The study concluded that the long-term cost target used by automakers — $250 per kilowatt-hour — is unlikely to be achieved without major innovation in battery chemistry to allow better energy storage without a cost increase, even as more drivers prepare to plug in in the years ahead. Current car battery packs deliver energy at a cost of around $1,000-$1,200 per kilowatt-hour, according to BCG, far higher than the $250-$400 per kilowatt hour achieved by the smaller lithium-ion batteries widely used in consumer technology.
"For years, people have been saying that one of the keys to reducing our dependency on fossil fuels is the electrification of the vehicle fleet," said Xavier Mosquet, Detroit-based leader of BCG's global automotive practice and a co-author of the study. "The reality is, electric-car batteries are both too expensive and too technologically limited for this to happen in the foreseeable future, yet early battery advances for the Volt suggest steady progress."
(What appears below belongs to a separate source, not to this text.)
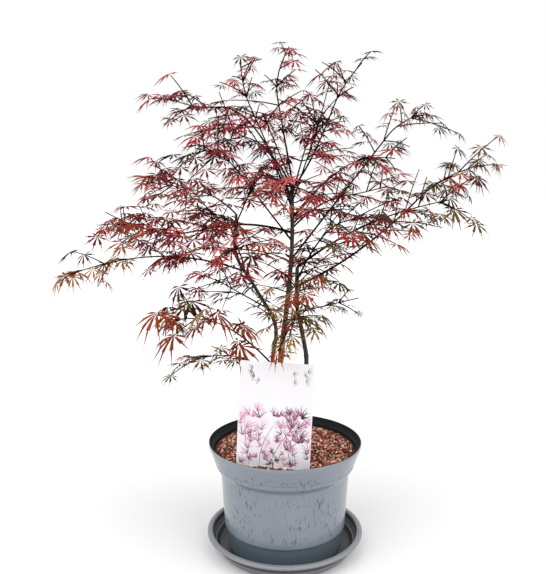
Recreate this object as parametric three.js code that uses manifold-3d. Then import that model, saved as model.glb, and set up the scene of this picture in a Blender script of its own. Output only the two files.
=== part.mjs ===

BCG believes that the most likely outcome is that 26 percent of the cars sold in major developed markets, spurred by California's plug-in push and similar initiatives, in 2020 will be electric or hybrid — some 14 million vehicles. Of these, 1.5 million will be fully electric, 1.5 million will be range extenders (where a conventional engine supplements battery power) and 11 million will be hybrid vehicles.
Lithium ion batteries are widely believed to be the most likely to be implemented in electric vehicles, as they offer considerably better efficiency than the nickel-metal hydride (NiMH) batteries used today in hybrids such as the Toyota Prius. General Motors, which has started production of lithium-ion batteries for the Chevrolet Volt, intends to begin implementing them in production validation or test vehicles from spring 2010 as it prepares to launch the Volt by 2010 for consumers.